Nevertheless, the board passed the rules, and permittees were notified that they were required to update their User Drought Contingency Plans to comply with the new rules. But late last month, CenTex made it clear that it’s not in a hurry to acquiesce.

 

“… Centex will be uniquely and significantly impacted by the drought restrictions in the adopted rules,” Loftis wrote in an Oct. 30 letter to the aquifer district. “CenTex is currently evaluating its options and the impact of the rulemaking on its operations and at this time we will not be submitting an amended UDCP by the October 31, 2009 deadline.”

 

Apparently, one of the options CenTex was considering is legal action against the aquifer district.
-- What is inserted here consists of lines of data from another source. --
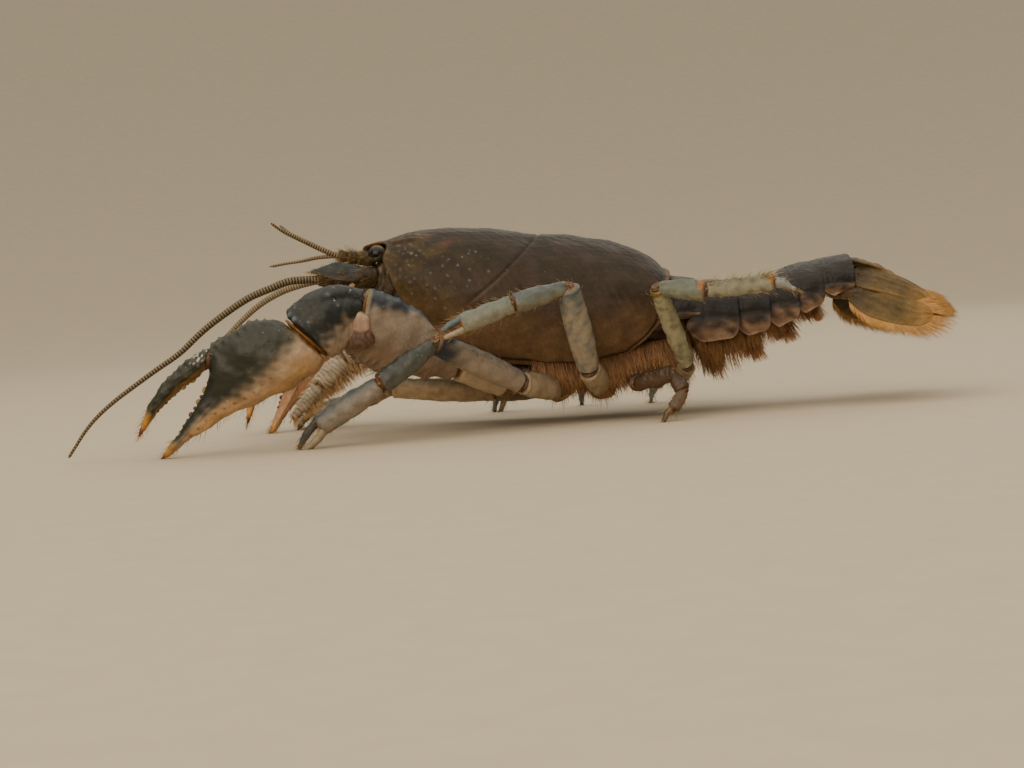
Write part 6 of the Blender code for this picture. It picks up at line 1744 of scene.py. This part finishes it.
def buildFloor():
    # a flat round floor that curves up on all sides like a wide bowl, turned about the upright axis
    bend = np.linspace(0, math.radians(floorLook["steepest"]), 32)
    out = np.concatenate(((0.001, 0.1, 0.2), floorLook["flat"] + floorLook["curve"] * np.sin(bend)))
    up = np.concatenate(((0, 0, 0), floorLook["curve"] * (1 - np.cos(bend))))
    angle = around(floorLook["columns"])
    out, up = out[:, None], up[:, None]
    verts = np.stack((out * np.cos(angle), out * np.sin(angle), up + 0 * angle), -1)
    index = np.arange(verts[..., 0].size).reshape(verts.shape[:2])
    beside = np.roll(index, -1, 1)
    quads = np.stack((index[:-1], index[1:], beside[1:], beside[:-1]), -1).reshape(-1, 4)
    mesh = bpy.data.meshes.new("floor")
    mesh.from_pydata(verts.reshape(-1, 3).tolist(), [], quads.tolist() + [index[0].tolist()])
    mesh.shade_smooth()
    material = bpy.data.materials.new("floor")
    material.use_nodes = True
    tree = material.node_tree
    shader = tree.nodes["Principled BSDF"]
    place = addNode(tree, "ShaderNodeTexCoord").outputs["Object"]
    value = mapped(tree, noise(tree, place, floorLook["grainSize"]), 0.3, 0.7, 0.97, 1.03)
    sockets = {"Color": (*tint(floorLook["colour"]), 1), "Value": value}
    colour = addNode(tree, "ShaderNodeHueSaturation", sockets).outputs[0]
    tree.links.new(colour, shader.inputs["Base Color"])
    shader.inputs["Roughness"].default_value = floorLook["roughness"]
    mesh.materials.append(material)
    floor = addObject("floor", mesh)


# place in mm, width and depth in mm, watts, colour
lamps = dict(
    overhead=((-20, -60, 395), 700, 520, 1.58, "ffeed6"),
    front=((-240, -560, 270), 760, 400, 3.55, "ffeacf"),
    back=((120, 220, 160), 360, 240, 0.12, "f4efe2"),
)
lampAim = (0, 0, 8)
worldLook = dict(colour="e9e2d3", strength=1.1)


def placeLamps():
    for name, (place, wide, deep, watts, code) in lamps.items():
        data = bpy.data.lights.new(name, "AREA")
        data.shape, data.size, data.size_y = "RECTANGLE", wide * millimetre, deep * millimetre
        data.energy, data.color = watts, tint(code)
        lamp = addObject(name, data)
        lamp.location = Vector(place) * millimetre
        lamp.rotation_mode = "QUATERNION"
        lamp.rotation_quaternion = (Vector(lampAim) - Vector(place)).to_track_quat("-Z", "Y")
    world = bpy.data.worlds.new("studio")
    world.use_nodes = True
    background = world.node_tree.nodes["Background"].inputs
    background["Color"].default_value = (*tint(worldLook["colour"]), 1)
    background["Strength"].default_value = worldLook["strength"]
    bpy.context.scene.world = world


placeCamera()
buildFloor()
placeLamps()
print("studio ready")
buildShell()
buildEyes()
buildFace()
buildTail()
buildFan()
for side, claw in claws.items():
    buildArm(side, claw)
    buildWrist(side, claw)
    buildHand(side, claw)
for (side, number), leg in legs.items():
    buildLeg(side, number, leg)
for side in sides:
    buildAntenna(side)
    buildAntennule(side)
    buildMouth(side)
buildBodySkin()
buildBelly()
buildSwimmerets()
buildHair()
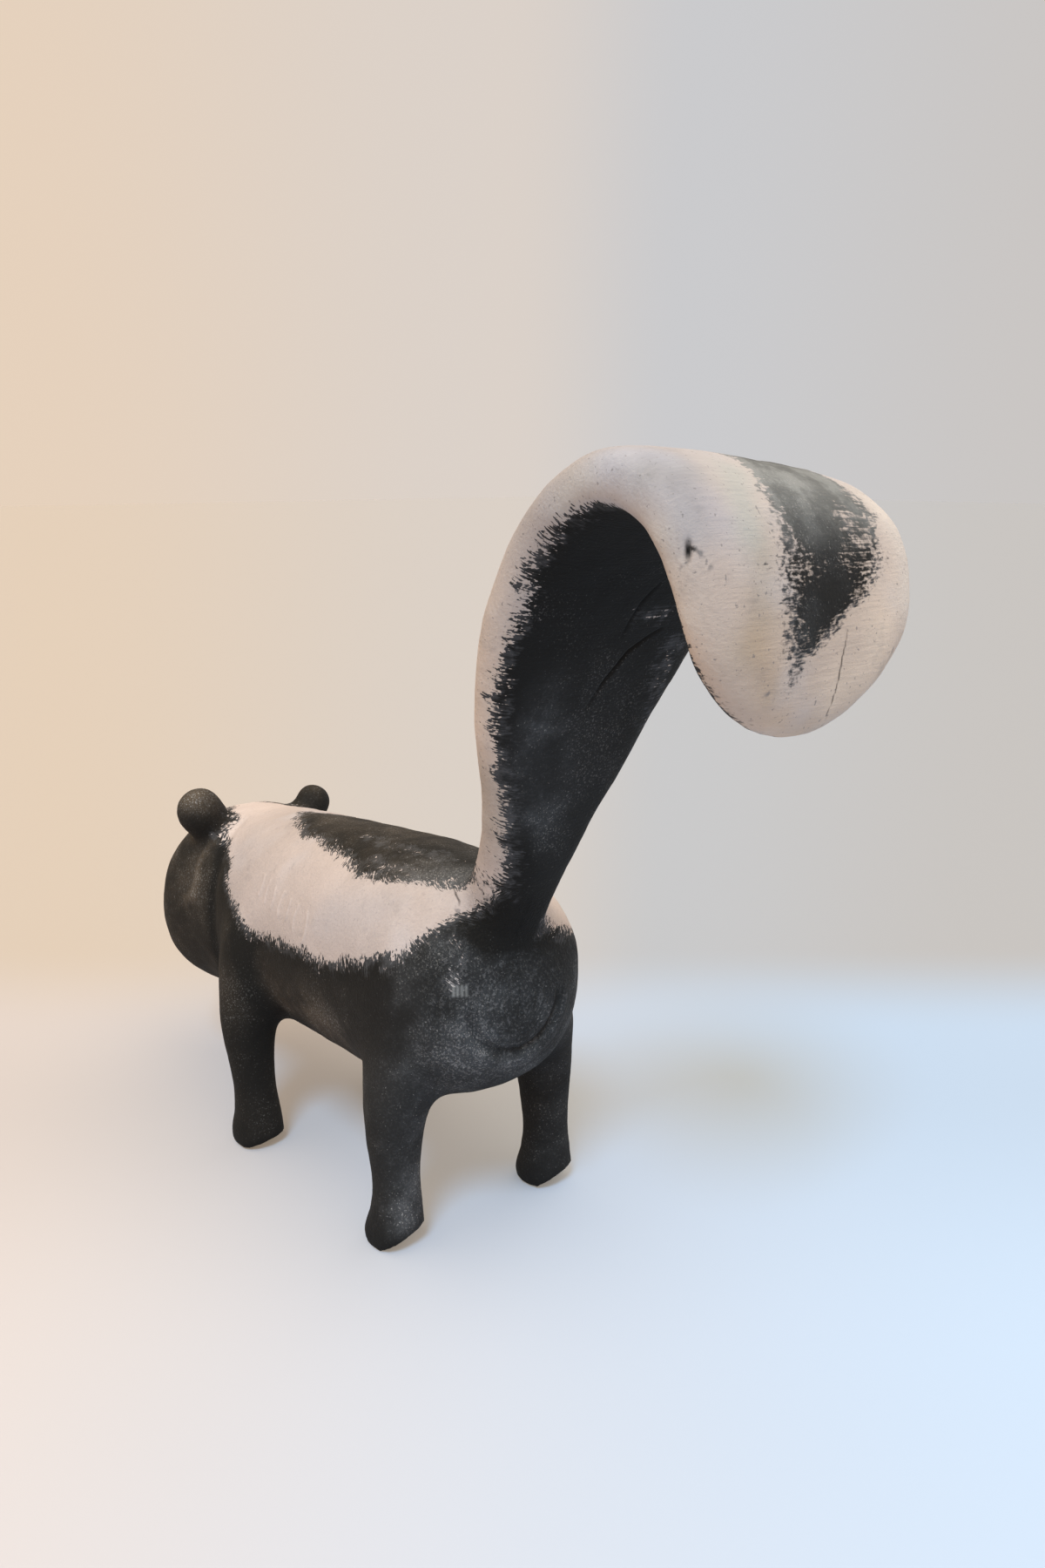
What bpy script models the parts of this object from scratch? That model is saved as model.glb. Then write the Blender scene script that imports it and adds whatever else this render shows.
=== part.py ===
"""Carved wooden skunk on four stubby legs, its strap of a tail arched up and over behind it.

The skunk faces -Y, its left side is +X and +Z is up. Sizes are in metres, and the soles stand on Z = 0.
Body, head, ears, legs and tail were carved from one block, so they are one solid here: each form is
lofted from rings, the forms are run together and their joins rounded, and the soles are cut last.
"""

import math

import bmesh
import bpy
from mathutils import Vector

# Driving sizes
HEIGHT = 0.456                       # ground to the middle of the tail's crest
BODY_LENGTH = 0.9485 * HEIGHT        # nose to rump
BODY_WIDTH = 0.304 * HEIGHT          # flank to flank
BODY_DEPTH = 0.326 * HEIGHT          # back to belly
EAR_WIDTH = 0.074 * HEIGHT           # one ear, side to side
ANKLE_WIDTH = 0.065 * HEIGHT         # one leg at its narrowest
TAIL_WIDTH = 0.354 * HEIGHT          # strap of the tail at its widest
TAIL_THICKNESS = 0.062 * HEIGHT      # strap of the tail through its middle

# Places
NOSE_Y = -0.6835 * HEIGHT            # tip of the nose along Y
ANKLES = {                           # middle of each ankle along X and Y
    ("left", "front"): (0.136 * HEIGHT, -0.212 * HEIGHT),
    ("right", "front"): (-0.132 * HEIGHT, -0.215 * HEIGHT),
    ("left", "rear"): (0.119 * HEIGHT, 0.1325 * HEIGHT),
    ("right", "rear"): (-0.130 * HEIGHT, 0.141 * HEIGHT),
}
LEG_LEAN = {                                 # lean forward and toward the belly for each unit of height
    ("left", "front"): (0.08, 0.0),
    ("right", "front"): (0.06, 0.0),
    ("left", "rear"): (-0.036, 0.0),
    ("right", "rear"): (0.0, 0.03),
}
EARS = {                                     # middle of each ear, and its size beside EAR_WIDTH
    "left": (Vector((0.1025, -0.427, 0.4655)) * HEIGHT, 1.06),
    "right": (Vector((-0.0965, -0.419, 0.450)) * HEIGHT, 0.85),
}

# Soles
BALL_OF_FOOT = -0.006 * HEIGHT               # line where a sole leaves the ground, from the ankle
HEEL_RISE = {                                # slope of each sole behind that line, in degrees
    ("left", "front"): 20,
    ("right", "front"): 20,
    ("left", "rear"): 33,
    ("right", "rear"): 32,
}
HEEL_TURN = -28                              # way the sole rises, in degrees from +Y toward the right flank

# Fineness of the form
RING_POINTS = 32
STEPS_BETWEEN_STATIONS = 6
BLEND_GRID = 0.0032                          # grid on which the forms are run together
BLEND_ROUNDS = 26                            # rounds of smoothing that round the joins
CRISP_SHARE = 0.2                            # share of those rounds on the feet and the ears
FOOT_TOP = 0.045 * HEIGHT                    # below this height a foot keeps its crisp form
CRISP_REACH = 0.55 * EAR_WIDTH               # and so does an ear within this reach of its middle
CRISP_FADE = 0.05 * HEIGHT                   # way over which the smoothing comes back
SHARE_OF_FACETS_KEPT = 0.089                 # flat stretches need few facets

X_AXIS = Vector((1, 0, 0))
Y_AXIS = Vector((0, 1, 0))
Z_AXIS = Vector((0, 0, 1))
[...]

At the Nov. 19 district board of directors meeting, district General Manager Kirk Holland said that in a subsequent communication, a CentTex representative indicated that the aquifer district “went beyond its authority” in the rulemaking and that the curtailment rules “constitutes a taking.” An unjust “taking” is the legal term for the government condemning property without fairly compensating the owner.

 

Complicating the matter is the fact that the board cannot easily change the rules. Amending them requires an extended public education and comment period.

 

The board went into closed session to discuss the matter with the district’s attorney, Bill Dugat. Afterwards, in open session, the board voted to suspend the requirement for submitting an UDCP to comply with the new rule until August 2010. The board also directed Holland to set up a series of meetings with CenTex to discuss the rule changes and to continue studying the possibility of the company replacing aquifer water with treated wastewater effluent.

 

CenTex and Lehigh are currently in discussions with the city of Buda to acquire treated wastewater effluent to use for their operations. The district, concerned about effluent contaminating the aquifer, is also working with the businesses to identify and implement methods of diverting runoff away from the aquifer’s recharge zone.

 

Aquifer board members have indicated their initial support for the project in order to conserve the nearly three million gallons of aquifer water the two companies collectively use each year. 

 

At last week’s meeting, Board Member Mary Stone reiterated her strong support for the effluent project, saying that she’d prefer aquifer water not be used to “wash rock.”